A text search configuration specifies all options necessary to transform a document into a tsvector: the parser to use to break text into tokens, and the dictionaries to use to transform each token into a lexeme. Every call of to_tsvector or to_tsquery needs a text search configuration to perform its processing. The configuration parameter default_text_search_config specifies the name of the default configuration, which is the one used by text search functions if an explicit configuration parameter is omitted. It can be set in postgresql.conf using the gpconfig command-line utility, or set for an individual session using the SET command.

Several predefined text search configurations are available, and you can create custom configurations easily. To facilitate management of text search objects, a set of SQL commands is available, and there are several psql commands that display information about text search objects (psql Support).
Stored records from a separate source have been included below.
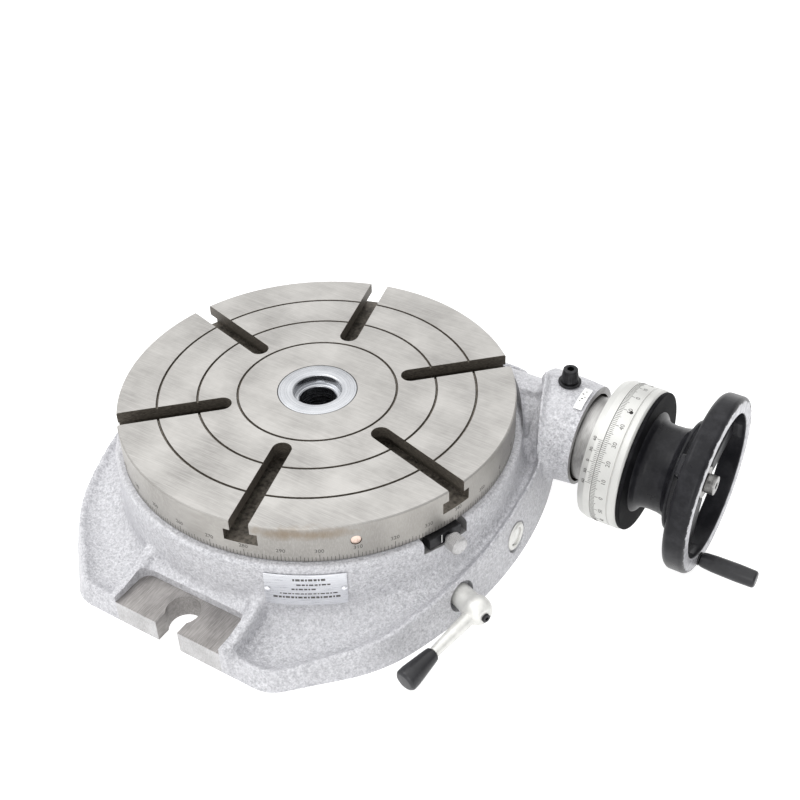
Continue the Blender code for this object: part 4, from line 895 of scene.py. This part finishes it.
def is_pad(centre, normal):
    """Whether a face of the casting is one of the bolting pads' floors."""
    return abs(centre.z - PAD_Z) < 0.01 and normal.z > 0.9 and abs(centre.y) > PAD_BACK_Y


def top_cutter():
    """Everything over the ring is turned away, and the ring's outer edge is rounded."""
    edge = 2.6
    beyond = RING_RADIUS + 0.4
    rounded = arc((RING_RADIUS - edge, RING_TOP - edge), edge, 0, pi / 2, 6)
    profile = [(0, FAR), (beyond, FAR), (beyond, RING_TOP - edge), *rounded, (0, RING_TOP)]
    return lathe("top_cutter", profile, PAINT, steps=180, soft=0)


def melt(obj):
    """Makes one closed skin of an object's overlapping shapes."""
    modifier = obj.modifiers.new("Melt", "REMESH")
    modifier.mode = "VOXEL"
    modifier.voxel_size = CASTING_GRID * MM
    bake(obj)


def cast_blank():
    """The rough shapes of the casting, melted together with rounded corners."""
    blanks = [deck_blank(), ridge_blank(), flange_blank(), boss_blank(), *lug_blanks()]
    bm = bmesh.new()
    for blank in blanks:
        bm.from_mesh(blank.data)
        bpy.data.objects.remove(blank, do_unlink=True)
    base = make("casting", bm, PAINT, TO_METRES.inverted())
    melt(base)
    carve(base, [valley_cutter()])
    melt(base)
    relax = base.modifiers.new("Relax", "SMOOTH")
    relax.factor = 0.5
    relax.iterations = 3
    bake(base)
    base.data.materials.clear()
    base.data.materials.append(PAINT)
    return base


def casting():
    """The melted blank, cut where the real casting is machined."""
    base = cast_blank()
    floor = prism("floor_cutter", box_outline(-FAR, -FAR, FAR, FAR), -20, 0, FACE_IRON)
    carve(base, [floor, top_cutter()])
    seat = [(0, 60.5), (117.9, 60.5), (117.9, 50), (0, 50)]
    carve(base, [lathe("seat", seat, RIM_STEEL, steps=180, soft=0)], "UNION")
    carve(base, [cavity_cutter(), *bore_cutters(), *fitting_cutters(), *pad_cutters()])
    repaint(base, PAD_IRON, is_pad)
    piece(even_normals(shaded(base, 38)), "base", "base_casting", slot="painted_cast_iron")


# ---------------------------------------------------------------- worktable


def tslot_cutters(index):
    """The throat and the wider foot of one T-slot, closed by a half round at the inner end."""
    made = []
    for name, half, low, high in (("throat", 6, -8.5, 5), ("foot", 10.25, -15.5, -7.5)):
        shape = arc((60, 0), half, pi / 2, pi, 14) + [(135, -half), (135, half)]
        turn = turned(TSLOT_FIRST + index * pi / 3)
        # The slot's walls and floor carry the near-black painted shade.
        made.append(prism(f"{name}_cutter", shape, TABLE_TOP + low, TABLE_TOP + high, RECESS_SHADE_IRON, turn))
    return made


def table_profile():
    """The turned outline of the worktable, from its bore over the top and down the rim."""
    top = [(25.3, TABLE_TOP)]
    for radius in GROOVE_RADII:
        half = 0.75
        top += [(radius - half, TABLE_TOP), (radius - 0.6 * half, TABLE_TOP - GROOVE_DEPTH)]
        top += [(radius + 0.6 * half, TABLE_TOP - GROOVE_DEPTH), (radius + half, TABLE_TOP)]
    rim = [
        (TABLE_RADIUS - 0.9, TABLE_TOP), (TABLE_RADIUS - 0.06, TABLE_TOP - 0.9),
        (TABLE_RADIUS - 0.06, TABLE_SKIRT + 0.5), (TABLE_RADIUS - 0.5, TABLE_SKIRT),
    ]
    under = [
        (118.6, TABLE_SKIRT), (118.6, 60.8), (74, 60.8), (74, 45.6), (30, 45.6), (30, 20), (12.5, 20),
        (12.5, 40.7), (25.3, 40.7),
    ]
    return top + rim + under


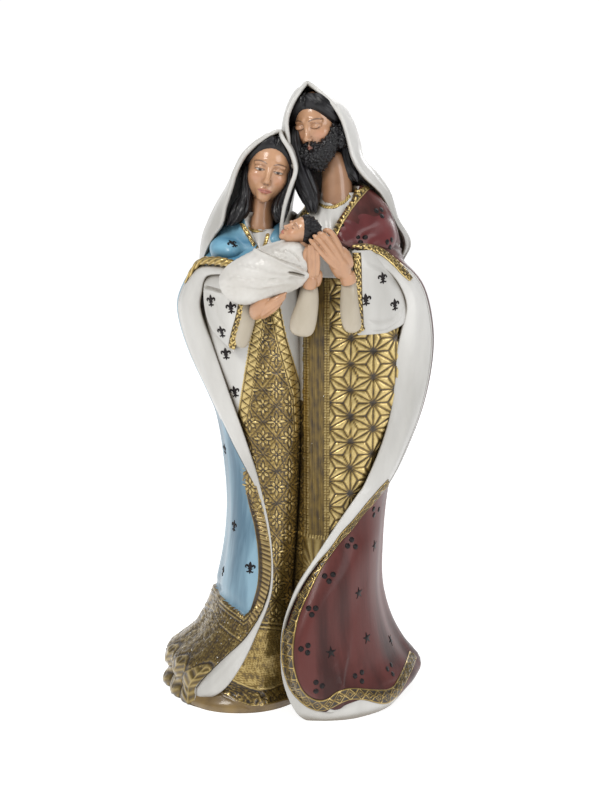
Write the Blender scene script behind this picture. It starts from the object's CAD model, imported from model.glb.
"""Looks of the holy family group: the cast forms at full relief, painted and varnished.

Forms are drawn in millimetres on a 300 mm statue, as in the part, and placed in metres.
"""
import math

import bmesh
import bpy
import numpy as np
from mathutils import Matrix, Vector
from mathutils.bvhtree import BVHTree


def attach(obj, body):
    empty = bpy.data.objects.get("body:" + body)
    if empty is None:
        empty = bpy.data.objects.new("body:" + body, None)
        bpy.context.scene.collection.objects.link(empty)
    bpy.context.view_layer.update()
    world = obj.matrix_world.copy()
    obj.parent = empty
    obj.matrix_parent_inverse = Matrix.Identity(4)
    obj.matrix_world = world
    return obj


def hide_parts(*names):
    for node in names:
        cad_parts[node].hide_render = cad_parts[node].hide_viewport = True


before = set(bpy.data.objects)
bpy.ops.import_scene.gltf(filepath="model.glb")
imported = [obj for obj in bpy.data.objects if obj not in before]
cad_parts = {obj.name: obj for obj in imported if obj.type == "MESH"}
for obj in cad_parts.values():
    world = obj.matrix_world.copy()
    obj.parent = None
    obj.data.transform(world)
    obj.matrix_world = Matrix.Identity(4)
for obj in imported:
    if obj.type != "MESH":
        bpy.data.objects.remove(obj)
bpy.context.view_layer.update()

MM = 0.001
PLAN_SHIFT = np.array([-1.3, -4.0, 0.0])
NODE = "holy_family_statue"

MANTLE_WALL = 5.0
GOWN_SET_BACK = 2.6
VEIL_WALL = 3.8
HEM_FOLD = 1.7
KNEE_FOLD = 0.5
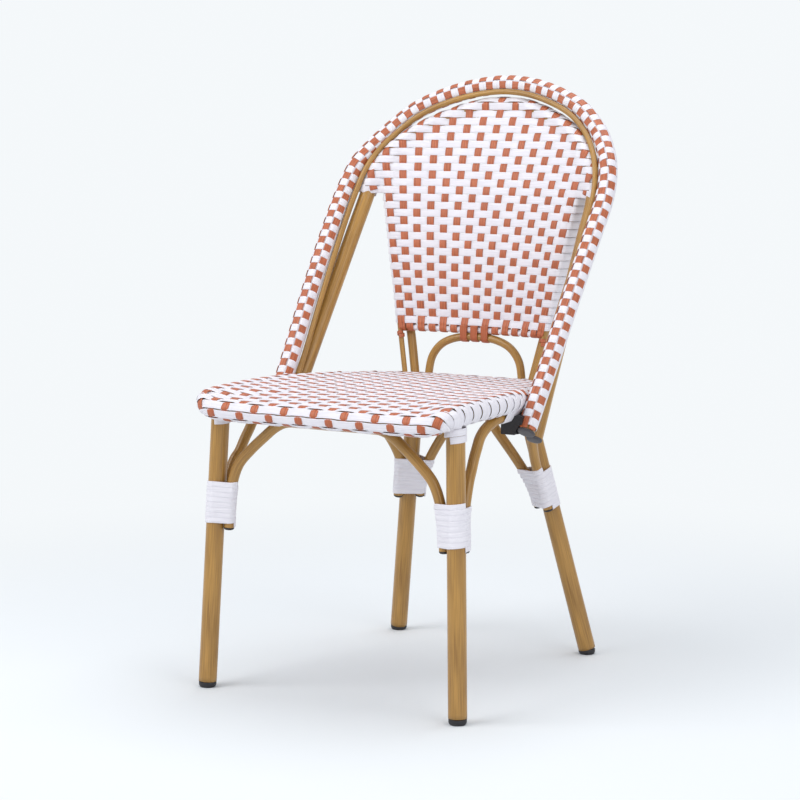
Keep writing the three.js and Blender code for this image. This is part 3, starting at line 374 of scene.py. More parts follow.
# ---- Seat ring: one bent 25 mm tube goes round the seat, and a straight one closes it along the front. The
# weave hides both, with a cross rail and a stretcher that hold them apart underneath ----
RAIL_RADIUS, RAIL_HEIGHT, RAIL_RISE = 12.5, 435, 14.5
SEAT_HALF, SEAT_AHEAD, SEAT_BEHIND = 213, 24, 438
RING_HALF = 1500
FAR = 1e3


def spline(points, count, closed=False):
    """Centripetal Catmull-Rom curve through points, read at even lengths: on each span a cubic with end
    slopes v1 = d12 - d02 + d01 over the knots' root-chord steps. Returns (count, 3)."""
    points = np.asarray(points, float)
    if closed:
        points = np.vstack([points[-1:], points, points[:2]])
    else:
        points = np.vstack([2 * points[0] - points[1], points, 2 * points[-1] - points[-2]])
    fine = []
    t = np.linspace(0, 1, 60, endpoint=False)[:, None]
    for p0, p1, p2, p3 in zip(points[:-3], points[1:-2], points[2:-1], points[3:]):
        a, b, c = (np.linalg.norm(q - p) ** 0.5 for p, q in ((p0, p1), (p1, p2), (p2, p3)))
        v1 = ((p1 - p0) / a - (p2 - p0) / (a + b) + (p2 - p1) / b) * b
        v2 = ((p2 - p1) / b - (p3 - p1) / (b + c) + (p3 - p2) / c) * b
        square, cube = 3 * (p2 - p1) - 2 * v1 - v2, 2 * (p1 - p2) + v1 + v2
        fine.append(p1 + v1 * t + square * t ** 2 + cube * t ** 3)
    fine = np.vstack([*fine, points[-2][None]])
    return resampled(fine, count)


def resampled(line, count):
    """The same line at even steps of its length."""
    line = np.asarray(line, float)
    run = lengths(line)
    goal = np.linspace(0, run[-1], count)
    return np.stack([np.interp(goal, run, line[:, c]) for c in range(line.shape[1])], -1)


def mirror(points):
    """The same points on the other side: x to -x."""
    return np.asarray(points, float) * (-1, 1, 1)


def symmetric(half):
    """A left half from its end to the middle, and its mirror image."""
    half = np.asarray(half, float)
    return np.vstack([half, mirror(half[:-1])[::-1]])


RING_SHARES = np.array([
    (0, 0, 0), (0.587, 0, 0), (0.873, 0, 0.12), (0.937, 0.008, 0.4), (0.983, 0.03, 0.7), (1, 0.06, 0.85),
    (1, 0.186, 0.97), (1, 0.301, 1), (0.967, 0.455, 0.97), (0.906, 0.587, 0.83),
    (0.831, 0.719, 0.62), (0.746, 0.84, 0.38), (0.643, 0.927, 0.2), (0.507, 0.982, 0.07),
    (0.329, 1, 0.03), (0, 1, 0.03)])
ring_half = np.stack([RING_SHARES[:, 0] * SEAT_HALF,
                      -SEAT_AHEAD + RING_SHARES[:, 1] * (SEAT_AHEAD + SEAT_BEHIND),
                      RAIL_HEIGHT + RING_SHARES[:, 2] * RAIL_RISE], -1)
ring = spline(np.vstack([ring_half, mirror(ring_half[1:-1])[::-1]]), 2 * RING_HALF + 1, closed=True)


def ring_at(depth):
    """Place on the ring at a given depth, on the sitter's left: its front and rear middles are ruled out."""
    half = ring[200:RING_HALF + 1]
    return half[np.argmin(np.abs(half[:, 1] - depth) + FAR * (half[:, 0] < 60))]


def paint(names, material):
    """Gives the frame's own pieces a material, where their shape needs nothing more."""
    for name in names:
        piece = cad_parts[name]
        piece.data.materials.clear()
        piece.data.materials.append(material)


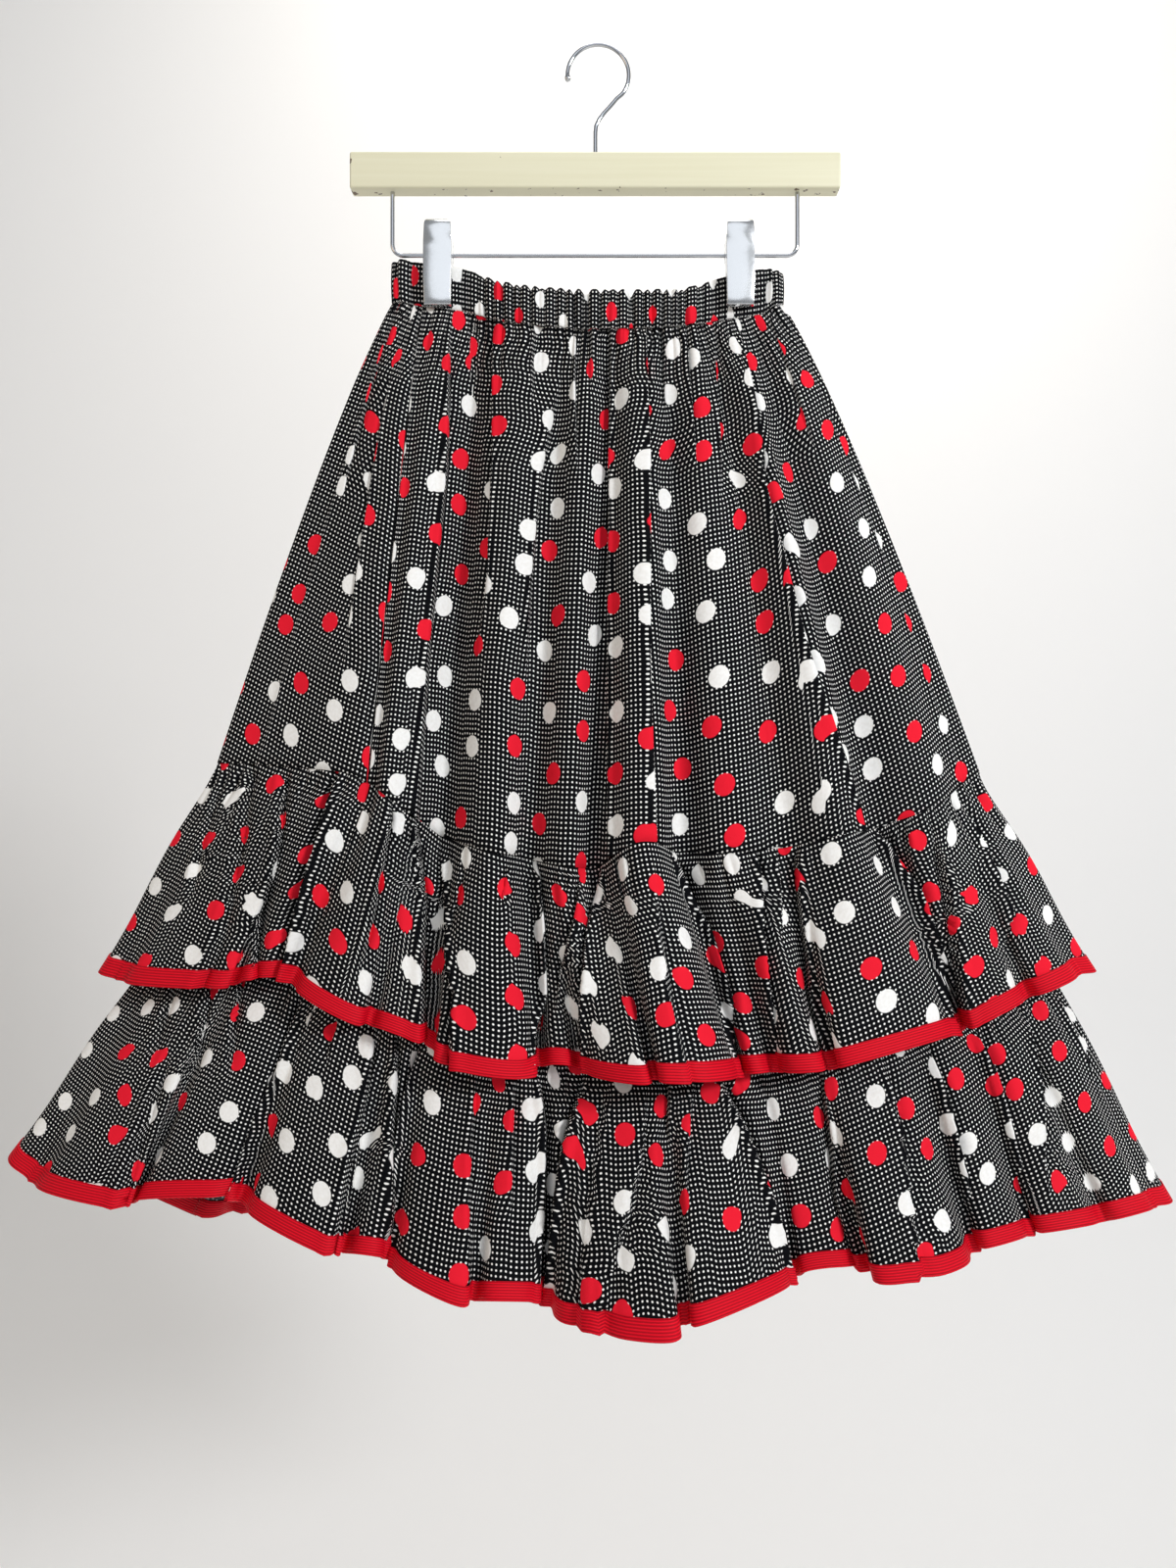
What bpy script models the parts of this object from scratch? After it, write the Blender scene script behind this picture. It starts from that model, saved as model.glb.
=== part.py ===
"""A gathered skirt with two ruffles, hanging from a wooden bar hanger by two clips.

The origin is the inside of the hook's top, where the hanger rests on a peg.
X runs to the right across the skirt, Y runs back into the wall side, Z is up.
Sizes are in millimetres and become metres when a mesh is made.
"""
import math
from collections import namedtuple

import bmesh
import bpy
import numpy as np

MM = 0.001

# Cloth, seams and trim
CLOTH_WALL = 1.2
CASING_WALL = 2.4
BRAID_WALL = 2.8
BRAID_HEIGHT = 12.0
SEAM_GAP = 0.3
UNDER_TIER_INSET = CLOTH_WALL + SEAM_GAP
UNDER_TIER_DEPTH, TIER_FULL_DEPTH = 8.0, 20.0

# Gathers: how far each kind stands out from the cloth it is drawn up on
WAIST_GATHER = 1.5
WAIST_SCALLOP = 0.8
RUFFLE_GATHER = 4.5
GATHER_FULL_ROOM = 4.0
RUFFLE_PUFF = 9.0

# Wire, bar and clips of the hanger
WIRE_RADIUS = 1.6
HOOK_RADIUS = 22.4
STEM_X = -2.0
BAR_WIDTH, BAR_DEPTH, BAR_HEIGHT = 356.7, 14.5, 26.3
BAR_CENTRE_X, BAR_TOP_Z = -2.2, -80.1
BAR_EDGE_ROUND = 1.6
BAIL_LEFT_X, BAIL_RIGHT_X, BAIL_Z, BAIL_CORNER = -150.4, 145.7, -152.8, 8.0
CLIP_WIDTH, CLIP_HEIGHT, CLIP_TOP_ABOVE_WIRE = 20.6, 63.0, 22.6
CLIP_PLATE = 1.2
CLIP_FRONT_Y = 11.6
JAW_Y = 3.4
CLIP_CENTRES_X = (-116.3, 102.9)
CLIP_PRESS_HALF_WIDTH, CLIP_RELEASE = 17.0, 10.0
WAIST_FULL_DEPTH = 6.0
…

As an example, you can create a configuration pg, starting by duplicating the built-in english configuration:

CREATE TEXT SEARCH CONFIGURATION public.pg ( COPY = pg_catalog.english );

You can use a PostgreSQL-specific synonym list and store it in $SHAREDIR/tsearch_data/pg_dict.syn. The file contents look like:

postgres    pg
pgsql pg
postgresql pg

Define the synonym dictionary like this:

CREATE TEXT SEARCH DICTIONARY pg_dict (
TEMPLATE = synonym,
SYNONYMS = pg_dict
);

Next, register the Ispell dictionary english_ispell, which has its own configuration files:

CREATE TEXT SEARCH DICTIONARY english_ispell (
TEMPLATE = ispell,
DictFile = english,
AffFile = english,
StopWords = english
);

Set up the mappings for words in configuration pg:

ALTER TEXT SEARCH CONFIGURATION pg
ALTER MAPPING FOR asciiword, asciihword, hword_asciipart,
word, hword, hword_part
WITH pg_dict, english_ispell, english_stem;

Choose not to index or search some token types that the built-in configuration does handle:

ALTER TEXT SEARCH CONFIGURATION pg
DROP MAPPING FOR email, url, url_path, sfloat, float;

Now test the configuration:

SELECT * FROM ts_debug('public.pg', '
PostgreSQL, the highly scalable, SQL compliant, open source object-relational
database management system, is now undergoing beta testing of the next
version of our software.
');

The next step is to set the session to use the new configuration, which was created in the public schema:

SET text_search_config = 'public.pg';
=> \dF
List of text search configurations
Schema | Name | Description
---------+------+-------------
public | pg |

SET default_text_search_config = 'public.pg';
SET

SHOW default_text_search_config;
default_text_search_config
----------------------------
public.pg